Curator's Take
This article overturns the common assumption that entanglement‑wedge reconstruction in AdS/CFT is fundamentally powered by a holographic quantum error‑correction code, showing instead that finite‑N CFTs lack a region‑independent logical bulk algebra and only admit separate, region‑adapted reconstructions. By separating the subregion complementarity picture from the stronger QEC interpretation, it clarifies why HaPPY‑type codes succeed in toy models while realistic holographic theories do not exhibit a protected invisible sector for low‑energy fields.
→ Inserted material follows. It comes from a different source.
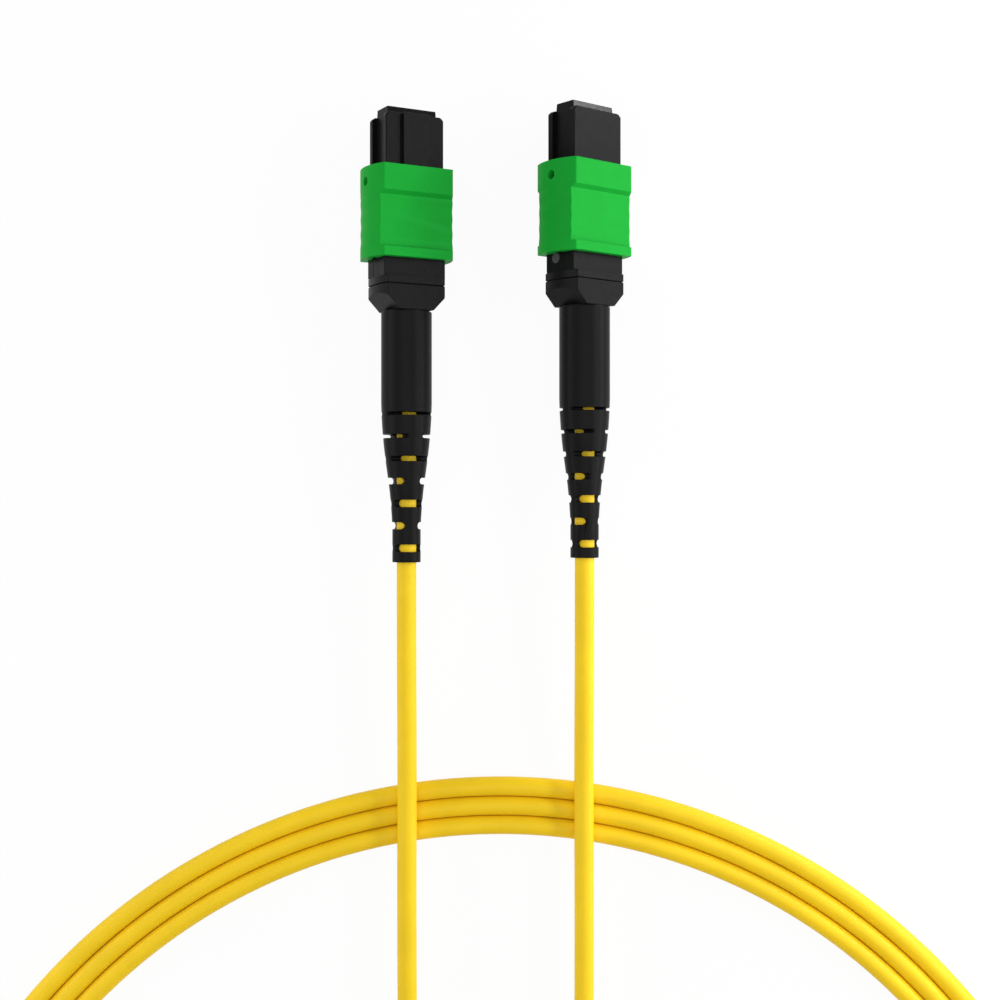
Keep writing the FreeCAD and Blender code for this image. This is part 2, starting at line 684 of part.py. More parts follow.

The result sharpens our theoretical understanding of bulk locality and will steer future efforts to build more faithful holographic code constructions.
— Mark Eatherly
Summary
Bulk reconstruction is a central problem in AdS/CFT, and entanglement wedge reconstruction is its subregion version. We argue that this subregion statement should be separated from the stronger holographic quantum error correction interpretation, in which one region-independent logical bulk operator has code-preserving representatives in several boundary regions. A simple locality argument shows that such a common reconstruction must commute with the code-preserving local algebras in the complementary regions. This is the mechanism realized in HaPPY-type codes: the erased regions are blind to a protected logical algebra. An ordinary finite $N$ holographic CFT does not have such a protected invisible sector for supergravity fields. Its low-energy local observables, in particular, suitably smeared stress tensors, detect the physical support and gravitational dressing of ordinary bulk operators, up to possible center or superselection data. Thus, there is no such holographic quantum error correction and the $N=\infty$ agreement of global and subregion HKLL formulae is a free-theory statement. What remains is entanglement wedge reconstruction without holographic quantum error correction, or subregion complementarity: each boundary region has its own code-preserving low-energy algebra and its own region-adapted bulk interpretation, rather than a shared logical operator.